I am creating a family for a mobile shelf assembly. While an obvious way to create it would be to use an array, because the client needs to be able to tag each shelf unit separately, that can't be done. The client does, however, have a limit of 10 banks maximum, so I've created ten banks in hte family that are controlled by visibility parameters.
Each of the banks can be a different type of shelf (the shelf units are nested families) but they are always of the same overall length and width in any one run.
Here's my problem, Everything flexes correctly as long as the depth of the units stays the same as they were when the family type parameters were assigned to the shelf families as labels. When you try to create a new Type using a wider shelf unit, you get errors.
Without the Family Type parameters assigned as labels, all of the reference planes meant to drive the location of the shelves flex correctly.
Can what I'm trying to do even be done?
I'm using Revit 2013.
The atached family has the shoelves off to the side of the rails at this time. I guess that's in keeping wih this project being "off the rails".
Solved! Go to Solution.
In your first paragraph, the reason you give for not doing this as an array is incorrect. The items of an array can be tagged and scheduled individually in a project. You could still have the family type parameter available for the user to change the type of shelf. Notice the long list of parameters in this family. All that could be reduced to a few parameters by doing the family as an array.

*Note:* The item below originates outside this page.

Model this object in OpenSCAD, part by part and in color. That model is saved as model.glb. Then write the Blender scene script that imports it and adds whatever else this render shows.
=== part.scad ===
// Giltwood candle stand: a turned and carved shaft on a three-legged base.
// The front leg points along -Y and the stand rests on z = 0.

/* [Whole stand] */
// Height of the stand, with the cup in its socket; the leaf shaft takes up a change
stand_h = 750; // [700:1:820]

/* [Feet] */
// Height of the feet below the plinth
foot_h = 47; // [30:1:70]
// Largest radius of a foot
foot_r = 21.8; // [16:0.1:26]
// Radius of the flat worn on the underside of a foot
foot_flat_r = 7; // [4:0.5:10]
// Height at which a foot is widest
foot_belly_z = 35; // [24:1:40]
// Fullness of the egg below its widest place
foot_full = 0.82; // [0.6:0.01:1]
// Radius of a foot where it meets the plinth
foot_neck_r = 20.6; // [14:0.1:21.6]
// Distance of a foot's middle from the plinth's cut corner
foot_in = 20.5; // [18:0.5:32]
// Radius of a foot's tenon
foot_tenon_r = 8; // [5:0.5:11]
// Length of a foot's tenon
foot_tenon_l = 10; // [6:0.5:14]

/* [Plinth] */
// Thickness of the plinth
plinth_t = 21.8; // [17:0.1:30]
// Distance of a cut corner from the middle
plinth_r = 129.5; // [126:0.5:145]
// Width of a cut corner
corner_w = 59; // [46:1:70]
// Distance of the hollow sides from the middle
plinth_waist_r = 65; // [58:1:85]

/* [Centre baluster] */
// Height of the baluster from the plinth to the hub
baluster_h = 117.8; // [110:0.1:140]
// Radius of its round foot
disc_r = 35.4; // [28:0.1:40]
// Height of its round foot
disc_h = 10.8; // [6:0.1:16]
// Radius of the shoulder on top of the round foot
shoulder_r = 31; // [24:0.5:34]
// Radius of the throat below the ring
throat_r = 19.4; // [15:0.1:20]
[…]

Thank you for the suggestion. I'm sure an array would greatly simplify the parameters but when I tried that I was not able to tab down to the shelf unit level to create a tag. If you do know of a way to tag individual items in an array, even if they are all the same, I'd like to know how it's done because nothing I've tried has worked.
In addition, usually not all items that would be in array are the same. We often vary the number of tiers in each of the units. The first bank - or the first two - may have 5 tiers, the second bank - or several more, might have 3 or 4. Every installation could conceivably be a diferent combination.
If the nested item is shared, in the project you can use the Tab key to select the individual item. If the Specialty Equipment tag is loaded, you don't even have to use the Tab key, but simply Annotate > Tag All > Specialty Equipment tag.
I gave this a try again and you're right, I was able to tag individual members of an array. I really thought I'd tried this before but without success. Is it possible this is a new thing in 2013, which I just switched to?
I'm still not sure that this will work in this particular situation since in some cases the groups of shelves is not a true array in that the items differ. However, it's possible that most groups are composed of two arrays, each with its own type of shelving. For example, it may be that the run always starts with 3-Tier shelf units and then has another group of 4 or 5-tier units. If the clients tell me that's the case, and if I could tie the two arrays together so that the start of the second array would move with the expansion of the first, this may indeed work.
So now I've created a simpler version with two arrays for mobile units of different tier numbers followed by a fixed unit. Each array has its original member pointing to a Family Type Parameter. The fixed unit is also linked to a Family Type parameter.
Now for the problem:
The array drives the distances fine, but as soon as you try to change the unit type for either array or even the fixed unit, errors occur saying contraints are broken. This is even the case when the overall size of the units stays the same. The bottom of the units, the part aligned and locked to the reference planes, is the origin point from which the units "grow".
Any ideas how to fix this or is there a fundamental problem that can't be solved?
I'll add here that I've scoured the web only to find numerous pwople having issues with constraining elements controlled by Family Type parameters. I got it to work in one family but using the same elements in another family doesn't work. It appears it's so quirky as to be unreliable.